Yung Feng Cheng and colleagues at UMC (Tainan, Taiwan) reported on the use of DesignScan at the recent BACUS meeting. The program uses identified performance and yield detracting patterns to reoptimize the OPC recipes through the focus and exposure matrix prior to reticle fabrication (Figure ). UMC also identified a new application for DesignScan: determining reticle CD target specifications using process window simulation across a range of target CDs. This is determined by biasing the post-OPC data by a few nanometers in both directions.

If there are defects found within the process window, the OPC recipe can be altered to fix the defects or the process can be re-centered for the design until no defects are detected in the process window. The program can be run outside the process window to improve the accuracy inside the process window or to look for hot spots — spots that might be monitored in reticle or wafer inspection.

A typical inspection is a two-step process. First, the best focus and exposure inspection is performed (simulated to the GDSII database) by simulating resist images at the best focus and exposure conditions and comparing them to the pre-OPC design database (GDSII) to detect possible defects caused by OPC decoration; second, the process window inspection is performed.

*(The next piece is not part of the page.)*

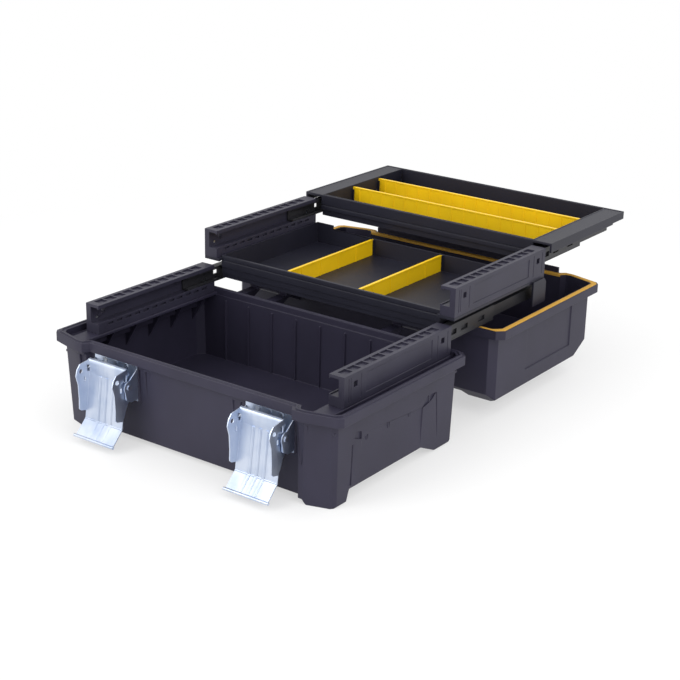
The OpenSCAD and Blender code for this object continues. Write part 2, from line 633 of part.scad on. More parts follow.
module lid_shell() {
    color(black) place() laid_back() difference() {
        union() {
            difference() {
                union() {
                    lid_form(0);
                    slab(lid_z, lid_z + rim_h, 0, 0, lid_out);
                }
                lid_form(wall);
                slab(lid_z - 1, lid_z + rim_h - wall, inset, rim_rear + wall, lid_out);
                both() flute(pad_x + 8, pad_x + 17, lid_z + rim_h + 4, panel_z - 24, rim_out - pad_out + 1);
                both() block([wall_x - 1.4, 56, lid_z + rim_h + 6], [wall_x + 1, base_d - 87, panel_z - 18]);
            }
            housing();
            // the skirt that covers the front of the base's rim between the corner pads
            block([1.5 - pad_x, -mid_out - lid_out, lid_z - skirt_drop], [pad_x - 1.5, -mid_out - skirt_gap, lid_z + 1]);
            // ledges that the latch claws hook over
            both() block([latch_x - 24, pivot_y + 1 - catch_d, catch_z - 3], [latch_x + 24, -mid_out - lid_out + 1, catch_z]);
            both() knuckle_lid();
            for (x = [-90, -30, 30, 90]) block([x - 1.2, inner_rear - 2, lid_z + 6], [x + 1.2, inner_rear + 1, panel_z - 18]);
        }
        difference() {
            slab(lid_z - 1, lid_z + seal_groove, seal_in, seal_rear, seal_fwd);
            slab(lid_z - 2, lid_z + seal_groove + 1, seal_in + seal_w, seal_rear + seal_rear_w, seal_fwd);
        }
        // the handle's pocket, and the hollow inside its housing
        block([-pocket_w / 2, housing_y + 9, panel_z], [pocket_w / 2, housing_y + 9 + pocket_d, crown_z + 1]);
        both() difference() {
            block([pocket_w / 2 + wall, housing_y + wall + 2, panel_z - wall - 1],
                [housing_w / 2 - wall, housing_y + housing_d - wall - 2, crown_z - 12]);
            rod_x(pocket_w / 2, housing_w / 2, handle_y1, handle_z, handle_pin_r + wall);
        }
        both() rod_x(pocket_w / 2 - 1, pocket_w / 2 + 10, handle_y1, handle_z, handle_pin_r);
        both() rod_x(hinge_x - hinge_w, hinge_x + hinge_w, hinge_y, hinge_z, hinge_pin_r + run_gap);
    }
}
module knuckle_lid() {
    x0 = hinge_x - hinge_w / 2 + knuckle_w + side_gap;
    x1 = hinge_x + hinge_w / 2 - knuckle_w - side_gap;
    along_x(x0, x1) {
        translate([hinge_y, hinge_z]) circle(r = knuckle_r);
        polygon([[rear_y - 1, lid_z + 28], [rear_y - 1, lid_z + 2], [hinge_y - 8, lid_z + 2],
            [hinge_y, hinge_z - knuckle_r * 0.4], [hinge_y, hinge_z + knuckle_r], [hinge_y - 8, hinge_z + knuckle_r + 4]]);
    }
}
module lid_seal() {
    color(amber) place() laid_back() difference() {
        slab(lid_z - seal_proud, lid_z + seal_groove, seal_in, seal_rear, seal_fwd);
        slab(lid_z - 2, lid_z + seal_groove + 1, seal_in + seal_w, seal_rear + seal_rear_w, seal_fwd);
    }
}
module lid_hinge_pins() {
    color(steel) place() both() rod_x(hinge_x - hinge_w / 2 - 1.5, hinge_x + hinge_w / 2 + 1.5, hinge_y, hinge_z, hinge_pin_r);
}

// handle ---------------------------------------------------------------------
arm_w = 13;
module handle_pins() {
    color(steel) place() laid_back() both()
        rod_x(handle_w / 2 - arm_w, pocket_w / 2 + 10, handle_y1, handle_z, handle_pin_r);
}
module carry_handle() {
    h = grip_t / 2;
    yg = handle_y1 - handle_l;
    color(black) place() laid_back() difference() {
        union() {
            // the grip, an octagonal bar with finger waves under it
            along_x(-handle_w / 2, handle_w / 2) polygon([[yg - 9, handle_z - h + 4], [yg - 5, handle_z - h],
                [yg + 5, handle_z - h], [yg + 9, handle_z - h + 4], [yg + 9, handle_z + h - 4],
                [yg + 5, handle_z + h], [yg - 5, handle_z + h], [yg - 9, handle_z + h - 4]]);
            both() block([handle_w / 2 - arm_w, yg, handle_z - h + 3], [handle_w / 2, handle_y1, handle_z + h - 3]);
            both() rod_x(handle_w / 2 - arm_w, handle_w / 2, handle_y1, handle_z, h - 1);
        }
        both() rod_x(handle_w / 2 - arm_w - 1, handle_w / 2 + 1, handle_y1, handle_z, handle_pin_r + run_gap);
        for (k = [-3 : 3]) translate([k * 18, yg + 12.5, handle_z - grip_t]) cylinder(h = 2 * grip_t, r = 7);
    }
}

// latches --------------------------------------------------------------------
rivet_r = 1.8;
latch_seat = lever_w / 2 + 6;
bracket_holes = concat([for (x = [-17, 0, 17]) [x, pivot_z + 19.5]], [for (x = [-16, 16]) [x, pivot_z - 16]]);
module latch_bracket(s) {
    color(steel) place() translate([s * latch_x, 0, 0]) difference() {
        union() {
            block([-ear_x - plate_t, front_y - plate_t, pivot_z - 22], [ear_x + plate_t, front_y, pivot_z + 23.5]);
            both() along_x(ear_x, ear_x + plate_t) {
                translate([pivot_y, pivot_z]) circle(r = 8.5);
                polygon([[front_y - 0.5, pivot_z - 19], [front_y - 0.5, pivot_z + 20], [pivot_y, pivot_z + 8.3],
                    [pivot_y - 8.3, pivot_z], [pivot_y - 5, pivot_z - 15], [pivot_y + 3, pivot_z - 20]]);
            }
        }
        rod_x(-lever_w, lever_w, pivot_y, pivot_z, latch_pin_r + run_gap);
        for (p = bracket_holes) translate([p[0], front_y, p[1]]) rotate([90, 0, 0])
            cylinder(h = 12, r = rivet_r, center = true);
    }
}
module bracket_rivets() {
    color(steel) place() both() for (p = bracket_holes) translate([latch_x + p[0], front_y + 1, p[1]]) rotate([90, 0, 0]) {
        cylinder(h = 1 + plate_t, r = rivet_r);
        translate([0, 0, 1 + plate_t]) cylinder(h = 1, r = 3.2);
        translate([0, 0, 1 - wall]) cylinder(h = wall, r = rivet_r);
        translate([0, 0, -wall]) cylinder(h = 1, r = 2.8);
    }
}
module latch_pivot_rivets() {
    color(steel) place() both() translate([latch_x, 0, 0]) both() {
        rod_x(ear_x - link_gap - plate_t, ear_x + plate_t + 1, pivot_y, pivot_z, latch_pin_r);
        rod_x(ear_x + plate_t, ear_x + plate_t + 1.2, pivot_y, pivot_z, latch_pin_r + 1.5);
    }
}
link_gap = 0.3;
module latch_link(s) {
    color(steel) place() translate([s * latch_x, 0, 0]) difference() {
        union() {
            both() along_x(ear_x - link_gap - plate_t, ear_x - link_gap) {
                translate([pivot_y, pivot_z]) circle(r = 5);
                translate([swing_y, swing_z]) circle(r = 5);
                polygon([[pivot_y - 5, pivot_z], [pivot_y + 5, pivot_z], [swing_y + 5, swing_z], [swing_y - 5, swing_z]]);
            }
        }
        rod_x(-lever_w, lever_w, pivot_y, pivot_z, latch_pin_r + run_gap);
        rod_x(-lever_w, lever_w, swing_y, swing_z, latch_pin_r);
    }
}
module latch_lever_pin(s) {
    color(steel) place() translate([s * latch_x, 0, 0])
        rod_x(link_gap + plate_t - ear_x - plate_t, ear_x - link_gap, swing_y, swing_z, latch_pin_r);
}
// a band between the offsets t0 and t1 behind that line
function band(line, t0, t1) = concat([for (k = [0 : len(line) - 1]) line[k] + t0 * band_side(line, k)],
    [for (k = [len(line) - 1 : -1 : 0]) line[k] + t1 * band_side(line, k)]);
function unit(v) = v / norm(v);
function band_side(line, k) = let (
    a = unit(line[min(k + 1, len(line) - 1)] - line[max(k - 1, 0)])) [-a[1], a[0]];
// a side plate of the lever: the ear in front of its face, and the tongue that carries its pin behind it
function ear_line() = [[pivot_y - 0.5, claw_z - 1.1], [pivot_y - 17.5, claw_z - 3.5],
    [pivot_y - 22.5, pivot_z + 13.5], [pivot_y - 25, pivot_z + 5.5], [pivot_y - 21.5, pivot_z - 6],
    [pivot_y - 20.5, pivot_z - 25], [pivot_y - 21, pivot_z - 38], [pivot_y - 18, pivot_z - 41],
    [pivot_y - 9, pivot_z - 43], [pivot_y - 5.5, pivot_z - 38], [pivot_y - 1, swing_z - 14],
    [swing_y + 5, swing_z - 4], [swing_y + 5, claw_z - 8]];
module latch_lever(s) {
    rib = [for (k = [5 : 7]) lever_line[k]];
    w = lever_w / 2 - plate_t;
    color(steel) place() translate([s * latch_x, 0, 0]) difference() {
        union() {
            along_x(-lever_w / 2, lever_w / 2) polygon(band(lever_line, 0, plate_t));
            rod_x(-lip_w / 2, lip_w / 2, lip_y, lip_z, lip_r);
            rod_x(0.4 - lever_w / 2, lever_w / 2 - 0.4, step_y + 0.3, step_z, 1.4);
            for (x = [-1, 0, 1] * lever_w / 6) {
                along_x(x - 2.4, x + 2.4) polygon(band(rib, -0.7, plate_t / 2));
                along_x(x - 1.4, x + 1.4) polygon(band(rib, -1.3, plate_t / 2));
            }
            both() along_x(w, lever_w / 2) polygon(ear_line());
        }
        rod_x(-lever_w, lever_w, swing_y, swing_z, latch_pin_r + run_gap);
        // the round hole and the two slots pressed in the side plates
        rod_x(-lever_w, lever_w, pivot_y - 16.5, pivot_z + 10, 2.8);
        both() {
            block([w - 1, pivot_y - 11.5, pivot_z - 4.5], [lever_w, pivot_y - 9, pivot_z + 1]);
            block([w - 2.5, pivot_y - 5.5, pivot_z + 7], [lever_w, pivot_y - 0.5, pivot_z + 15]);
        }
    }
}

base_tub();
rail(-1, 0, 0);  // lower_rail_left
rail(1, 0, 0);  // lower_rail_right
rail_screws(0, 0);  // lower_rail_screws
stop_pins(0, 0);  // lower_stop_pins
lid_hinge_pins();
latch_bracket(-1);  // latch_bracket_left
latch_bracket(1);  // latch_bracket_right
bracket_rivets();
latch_pivot_rivets();
slide_member(-1, 0);  // lower_slide_left
slide_member(1, 0);  // lower_slide_right
slide_pin(-1, 0);  // lower_slide_pin_left
slide_pin(1, 0);  // lower_slide_pin_right
middle_tray();
runner(-1, 0, mid_y0 + 3, mid_y1 - 3);  // middle_runner_left
runner(1, 0, mid_y0 + 3, mid_y1 - 3);  // middle_runner_right
rail(-1, tray_travel, level_step);  // upper_rail_left
rail(1, tray_travel, level_step);  // upper_rail_right
rail_screws(tray_travel, level_step);  // upper_rail_screws
stop_pins(tray_travel, level_step);  // upper_stop_pins
middle_divider(divider_left);  // middle_divider_left
middle_divider(divider_right);  // middle_divider_right
slide_member(-1, 1);  // upper_slide_left
slide_member(1, 1);  // upper_slide_right
slide_pin(-1, 1);  // upper_slide_pin_left
slide_pin(1, 1);  // upper_slide_pin_right
top_tray();
runner(-1, 1, top_y0 + 5, top_y1 - 20);  // top_runner_left
runner(1, 1, top_y0 + 5, top_y1 - 20);  // top_runner_right
top_divider(top_div_y1);  // top_divider_front
top_divider(top_div_y2);  // top_divider_rear
lid_shell();
lid_seal();
handle_pins();
carry_handle();
latch_link(-1);  // latch_link_left
latch_link(1);  // latch_link_right
latch_lever(-1);  // latch_lever_left
latch_lever(1);  // latch_lever_right
latch_lever_pin(-1);  // latch_lever_pin_left
latch_lever_pin(1);  // latch_lever_pin_right
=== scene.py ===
"""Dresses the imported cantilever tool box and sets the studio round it."""

import json
import logging
import math
from dataclasses import dataclass, field
from enum import Enum
from typing import Optional, Sequence, Union

import bpy
from mathutils import Matrix, Vector


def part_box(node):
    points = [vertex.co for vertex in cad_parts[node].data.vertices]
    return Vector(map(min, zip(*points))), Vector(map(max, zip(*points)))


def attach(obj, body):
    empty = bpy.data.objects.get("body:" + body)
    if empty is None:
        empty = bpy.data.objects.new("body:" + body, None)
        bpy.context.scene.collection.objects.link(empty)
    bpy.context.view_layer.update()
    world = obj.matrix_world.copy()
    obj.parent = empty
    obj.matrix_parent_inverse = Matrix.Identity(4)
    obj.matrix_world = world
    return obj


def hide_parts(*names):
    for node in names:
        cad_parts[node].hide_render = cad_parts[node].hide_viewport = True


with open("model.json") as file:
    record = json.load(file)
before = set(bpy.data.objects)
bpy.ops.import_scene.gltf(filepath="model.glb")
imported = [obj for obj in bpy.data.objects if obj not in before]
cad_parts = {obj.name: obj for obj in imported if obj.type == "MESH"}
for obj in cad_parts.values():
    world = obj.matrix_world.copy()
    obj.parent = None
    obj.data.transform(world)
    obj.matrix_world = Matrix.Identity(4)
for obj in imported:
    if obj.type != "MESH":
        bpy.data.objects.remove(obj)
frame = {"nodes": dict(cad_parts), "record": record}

LOG = logging.getLogger("tool_box")
MM = 0.001
# Faces across a rounded edge
ROUND_SEGMENTS = 2
# Least angle of an edge that is rounded
ROUND_ANGLE = math.radians(32.0)
# Least angle of an edge that stays sharp in the shading
SMOOTH_ANGLE = math.radians(50.0)
# How much large faces pull the shading
NORMAL_WEIGHT = 60
# Vertices that are closer than this are merged
WELD = 0.004 * MM
# Middle of a noise's range
MIDDLE = 0.5
# Sockets of the Mix node's colours, whose names are shared with other sockets
MIX_LOW, MIX_HIGH, MIX_RESULT = 6, 7, 2
WHITE = (1.0, 1.0, 1.0, 1.0)
Triple = tuple[float, float, float]
Span = tuple[float, float]
Shade = tuple[float, float, float, float]
Colour = Triple
Value = Union["Wire", float, Sequence[float]]


# Shader wiring ----------------------------------------------------------------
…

Using the best focus and exposure condition resist images as the reference (F₀ E₀), each simulation within the process window is compared to the one at nominal conditions to detect any unacceptable variation in pattern fidelity. The defect detection algorithm checks for topographical change between a test resist profile and the reference resist profile. The defects it checks for include bridges, breaks, extra and missing printed features, CD variation defects, line-end shortening and interlayer overlap defects. The system uses a proprietary binning model to reduce the number of defect types. DesignScan binning injects lithographic hierarchy by grouping lithographically identical patterns together. The defects can be sorted by process window impact so that process window limiting defects can be reviewed first.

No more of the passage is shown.